◆ **Provided data**
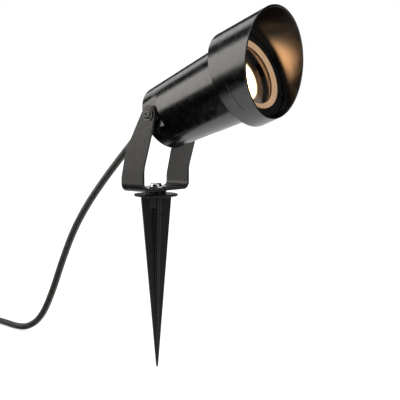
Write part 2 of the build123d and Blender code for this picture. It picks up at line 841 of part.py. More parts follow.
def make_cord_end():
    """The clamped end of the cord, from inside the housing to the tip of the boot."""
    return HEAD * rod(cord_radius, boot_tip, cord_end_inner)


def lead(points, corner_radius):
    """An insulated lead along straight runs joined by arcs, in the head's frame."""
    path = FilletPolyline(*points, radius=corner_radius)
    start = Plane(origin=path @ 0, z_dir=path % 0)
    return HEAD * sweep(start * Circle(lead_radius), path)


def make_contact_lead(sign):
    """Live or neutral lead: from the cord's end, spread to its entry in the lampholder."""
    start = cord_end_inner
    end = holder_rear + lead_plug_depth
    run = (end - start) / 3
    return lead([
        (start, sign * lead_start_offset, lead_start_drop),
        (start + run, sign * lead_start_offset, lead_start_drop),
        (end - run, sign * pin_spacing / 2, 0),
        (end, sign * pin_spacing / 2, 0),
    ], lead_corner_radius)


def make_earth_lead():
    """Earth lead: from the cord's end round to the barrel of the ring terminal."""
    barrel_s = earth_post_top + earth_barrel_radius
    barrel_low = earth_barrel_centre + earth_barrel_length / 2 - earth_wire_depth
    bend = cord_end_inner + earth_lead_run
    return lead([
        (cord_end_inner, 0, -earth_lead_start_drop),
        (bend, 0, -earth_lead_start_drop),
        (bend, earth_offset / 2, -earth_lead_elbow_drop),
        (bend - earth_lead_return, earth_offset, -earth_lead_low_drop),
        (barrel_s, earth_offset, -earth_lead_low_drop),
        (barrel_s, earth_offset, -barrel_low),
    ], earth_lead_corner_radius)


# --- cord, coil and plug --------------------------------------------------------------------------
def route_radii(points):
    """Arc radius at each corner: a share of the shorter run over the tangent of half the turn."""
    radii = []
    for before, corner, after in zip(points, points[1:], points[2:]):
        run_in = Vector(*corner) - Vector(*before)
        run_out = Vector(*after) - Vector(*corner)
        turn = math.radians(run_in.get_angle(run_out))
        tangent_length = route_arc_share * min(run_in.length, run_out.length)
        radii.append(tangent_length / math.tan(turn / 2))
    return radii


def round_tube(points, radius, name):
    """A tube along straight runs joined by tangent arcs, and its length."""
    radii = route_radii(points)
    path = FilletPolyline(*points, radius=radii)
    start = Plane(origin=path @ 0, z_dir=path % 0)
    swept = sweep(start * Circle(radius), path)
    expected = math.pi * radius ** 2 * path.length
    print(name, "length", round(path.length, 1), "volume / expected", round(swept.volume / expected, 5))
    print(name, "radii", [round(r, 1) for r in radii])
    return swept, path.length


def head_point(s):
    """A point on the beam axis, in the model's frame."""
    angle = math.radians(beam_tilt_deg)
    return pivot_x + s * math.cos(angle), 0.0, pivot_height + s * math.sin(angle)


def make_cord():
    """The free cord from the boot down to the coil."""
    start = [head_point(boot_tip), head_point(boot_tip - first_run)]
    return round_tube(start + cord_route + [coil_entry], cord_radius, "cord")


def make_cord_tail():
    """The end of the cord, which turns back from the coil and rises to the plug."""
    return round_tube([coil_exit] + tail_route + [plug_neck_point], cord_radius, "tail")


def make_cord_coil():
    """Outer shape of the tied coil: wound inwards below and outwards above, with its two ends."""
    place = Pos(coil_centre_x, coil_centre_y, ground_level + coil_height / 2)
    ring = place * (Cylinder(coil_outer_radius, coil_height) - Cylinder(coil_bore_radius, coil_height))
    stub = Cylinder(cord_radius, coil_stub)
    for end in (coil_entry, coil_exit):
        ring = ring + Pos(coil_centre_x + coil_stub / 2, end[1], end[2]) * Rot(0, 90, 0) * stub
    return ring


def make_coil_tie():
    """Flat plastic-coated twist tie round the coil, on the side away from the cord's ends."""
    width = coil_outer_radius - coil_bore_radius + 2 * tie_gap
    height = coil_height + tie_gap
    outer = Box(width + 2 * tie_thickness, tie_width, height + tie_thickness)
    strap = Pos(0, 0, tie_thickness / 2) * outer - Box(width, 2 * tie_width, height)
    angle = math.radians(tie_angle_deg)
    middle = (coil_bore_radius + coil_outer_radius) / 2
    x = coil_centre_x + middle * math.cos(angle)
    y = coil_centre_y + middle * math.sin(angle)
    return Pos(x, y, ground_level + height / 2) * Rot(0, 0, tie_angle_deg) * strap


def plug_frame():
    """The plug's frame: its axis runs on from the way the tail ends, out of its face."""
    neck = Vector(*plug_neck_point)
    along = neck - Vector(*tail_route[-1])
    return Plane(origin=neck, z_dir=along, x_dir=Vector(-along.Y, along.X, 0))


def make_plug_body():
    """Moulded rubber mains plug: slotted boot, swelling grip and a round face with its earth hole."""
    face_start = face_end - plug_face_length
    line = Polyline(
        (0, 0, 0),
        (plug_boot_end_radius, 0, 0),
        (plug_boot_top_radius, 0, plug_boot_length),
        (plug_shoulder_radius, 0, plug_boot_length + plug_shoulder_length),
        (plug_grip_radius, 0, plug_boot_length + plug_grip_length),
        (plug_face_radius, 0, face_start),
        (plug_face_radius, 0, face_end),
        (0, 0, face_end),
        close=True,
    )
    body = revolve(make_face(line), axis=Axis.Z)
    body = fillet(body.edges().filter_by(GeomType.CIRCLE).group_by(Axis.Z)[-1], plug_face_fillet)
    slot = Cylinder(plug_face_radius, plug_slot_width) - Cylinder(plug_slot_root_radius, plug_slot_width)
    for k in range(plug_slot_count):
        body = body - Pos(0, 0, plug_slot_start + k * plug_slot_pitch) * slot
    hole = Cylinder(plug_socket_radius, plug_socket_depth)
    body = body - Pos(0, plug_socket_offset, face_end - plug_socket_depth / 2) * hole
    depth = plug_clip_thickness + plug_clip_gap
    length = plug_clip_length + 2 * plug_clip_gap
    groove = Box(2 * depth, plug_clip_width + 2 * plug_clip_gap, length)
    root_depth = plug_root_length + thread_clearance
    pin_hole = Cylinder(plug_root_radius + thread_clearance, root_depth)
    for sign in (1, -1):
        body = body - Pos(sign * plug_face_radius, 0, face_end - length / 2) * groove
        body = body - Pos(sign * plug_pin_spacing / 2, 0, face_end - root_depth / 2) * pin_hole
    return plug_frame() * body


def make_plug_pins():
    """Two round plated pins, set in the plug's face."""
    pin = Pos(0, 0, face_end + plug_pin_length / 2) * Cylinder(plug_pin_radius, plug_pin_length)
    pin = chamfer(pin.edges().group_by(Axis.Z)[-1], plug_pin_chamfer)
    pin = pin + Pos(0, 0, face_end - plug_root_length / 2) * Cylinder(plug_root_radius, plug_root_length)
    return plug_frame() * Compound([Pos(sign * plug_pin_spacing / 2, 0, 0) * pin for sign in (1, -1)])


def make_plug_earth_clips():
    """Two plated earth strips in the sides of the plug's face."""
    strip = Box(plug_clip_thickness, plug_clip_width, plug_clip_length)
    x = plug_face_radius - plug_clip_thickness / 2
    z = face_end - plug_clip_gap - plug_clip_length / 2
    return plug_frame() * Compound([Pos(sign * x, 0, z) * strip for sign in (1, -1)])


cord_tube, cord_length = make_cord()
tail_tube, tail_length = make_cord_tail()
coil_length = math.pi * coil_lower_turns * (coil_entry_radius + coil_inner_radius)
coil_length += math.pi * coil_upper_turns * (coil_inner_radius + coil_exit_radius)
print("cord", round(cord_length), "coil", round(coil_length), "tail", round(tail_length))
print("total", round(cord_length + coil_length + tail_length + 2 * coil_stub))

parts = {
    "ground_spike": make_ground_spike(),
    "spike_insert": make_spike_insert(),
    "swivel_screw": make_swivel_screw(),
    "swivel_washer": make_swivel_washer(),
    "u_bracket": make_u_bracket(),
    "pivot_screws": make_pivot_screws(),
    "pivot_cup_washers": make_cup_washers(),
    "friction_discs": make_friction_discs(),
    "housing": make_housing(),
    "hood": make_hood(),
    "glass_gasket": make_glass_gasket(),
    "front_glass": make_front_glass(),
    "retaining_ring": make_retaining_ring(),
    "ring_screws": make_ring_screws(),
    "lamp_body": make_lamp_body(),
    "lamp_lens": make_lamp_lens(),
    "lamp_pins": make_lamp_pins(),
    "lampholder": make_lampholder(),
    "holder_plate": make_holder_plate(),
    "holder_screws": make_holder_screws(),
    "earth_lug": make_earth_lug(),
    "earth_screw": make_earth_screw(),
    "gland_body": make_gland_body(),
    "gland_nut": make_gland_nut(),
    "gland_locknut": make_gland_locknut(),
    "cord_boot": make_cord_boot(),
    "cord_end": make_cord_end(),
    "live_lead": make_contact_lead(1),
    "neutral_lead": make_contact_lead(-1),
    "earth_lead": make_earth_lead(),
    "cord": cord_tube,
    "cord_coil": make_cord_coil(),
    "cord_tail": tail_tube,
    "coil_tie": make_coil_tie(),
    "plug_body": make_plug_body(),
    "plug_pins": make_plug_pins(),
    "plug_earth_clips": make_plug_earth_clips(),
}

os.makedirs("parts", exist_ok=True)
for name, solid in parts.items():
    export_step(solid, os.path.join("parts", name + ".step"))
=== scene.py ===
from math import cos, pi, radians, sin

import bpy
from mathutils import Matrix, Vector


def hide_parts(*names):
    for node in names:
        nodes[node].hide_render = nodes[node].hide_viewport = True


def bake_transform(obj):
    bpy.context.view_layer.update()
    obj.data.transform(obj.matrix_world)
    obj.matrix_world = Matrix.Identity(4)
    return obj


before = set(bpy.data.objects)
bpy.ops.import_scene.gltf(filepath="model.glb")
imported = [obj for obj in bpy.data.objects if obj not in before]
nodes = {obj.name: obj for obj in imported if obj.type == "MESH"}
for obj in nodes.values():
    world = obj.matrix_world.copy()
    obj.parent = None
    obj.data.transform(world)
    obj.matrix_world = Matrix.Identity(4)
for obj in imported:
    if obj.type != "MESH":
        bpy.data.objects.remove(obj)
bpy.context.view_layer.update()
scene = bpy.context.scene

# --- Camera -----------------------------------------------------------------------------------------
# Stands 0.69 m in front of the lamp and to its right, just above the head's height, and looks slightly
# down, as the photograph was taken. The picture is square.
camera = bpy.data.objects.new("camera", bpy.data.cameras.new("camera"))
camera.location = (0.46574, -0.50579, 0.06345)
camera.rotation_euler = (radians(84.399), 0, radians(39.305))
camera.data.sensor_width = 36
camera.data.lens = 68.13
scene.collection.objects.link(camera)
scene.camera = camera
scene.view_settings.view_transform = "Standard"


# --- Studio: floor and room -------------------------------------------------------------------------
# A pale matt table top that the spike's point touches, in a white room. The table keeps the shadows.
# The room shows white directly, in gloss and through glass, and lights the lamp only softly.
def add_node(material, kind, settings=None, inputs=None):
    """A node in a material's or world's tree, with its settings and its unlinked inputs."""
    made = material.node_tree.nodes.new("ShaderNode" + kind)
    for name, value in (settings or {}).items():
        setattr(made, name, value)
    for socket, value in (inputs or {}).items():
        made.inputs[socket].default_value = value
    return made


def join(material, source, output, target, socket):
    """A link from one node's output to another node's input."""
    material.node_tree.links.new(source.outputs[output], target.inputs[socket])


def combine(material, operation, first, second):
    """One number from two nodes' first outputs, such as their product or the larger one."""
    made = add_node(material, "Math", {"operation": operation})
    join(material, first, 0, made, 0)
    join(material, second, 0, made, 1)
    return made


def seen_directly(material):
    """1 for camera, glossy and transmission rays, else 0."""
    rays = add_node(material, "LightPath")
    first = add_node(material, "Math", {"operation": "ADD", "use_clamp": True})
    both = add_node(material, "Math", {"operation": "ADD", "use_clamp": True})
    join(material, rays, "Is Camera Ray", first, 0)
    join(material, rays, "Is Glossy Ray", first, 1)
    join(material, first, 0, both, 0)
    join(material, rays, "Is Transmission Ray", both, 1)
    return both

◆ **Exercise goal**
The lines from the top of the data above down to the line containing "return HEAD * rod(cord_radius, boot_tip, cord_end_inner)" are to be copied exactly; no other line should appear.

◆ **Full output**
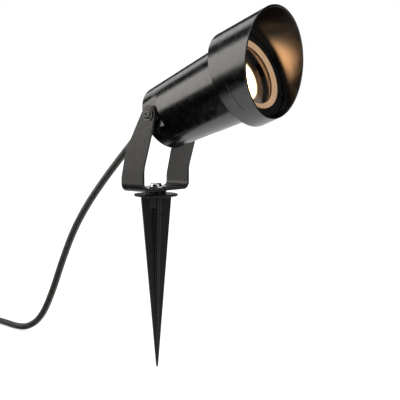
Write part 2 of the build123d and Blender code for this picture. It picks up at line 841 of part.py. More parts follow.
def make_cord_end():
    """The clamped end of the cord, from inside the housing to the tip of the boot."""
    return HEAD * rod(cord_radius, boot_tip, cord_end_inner)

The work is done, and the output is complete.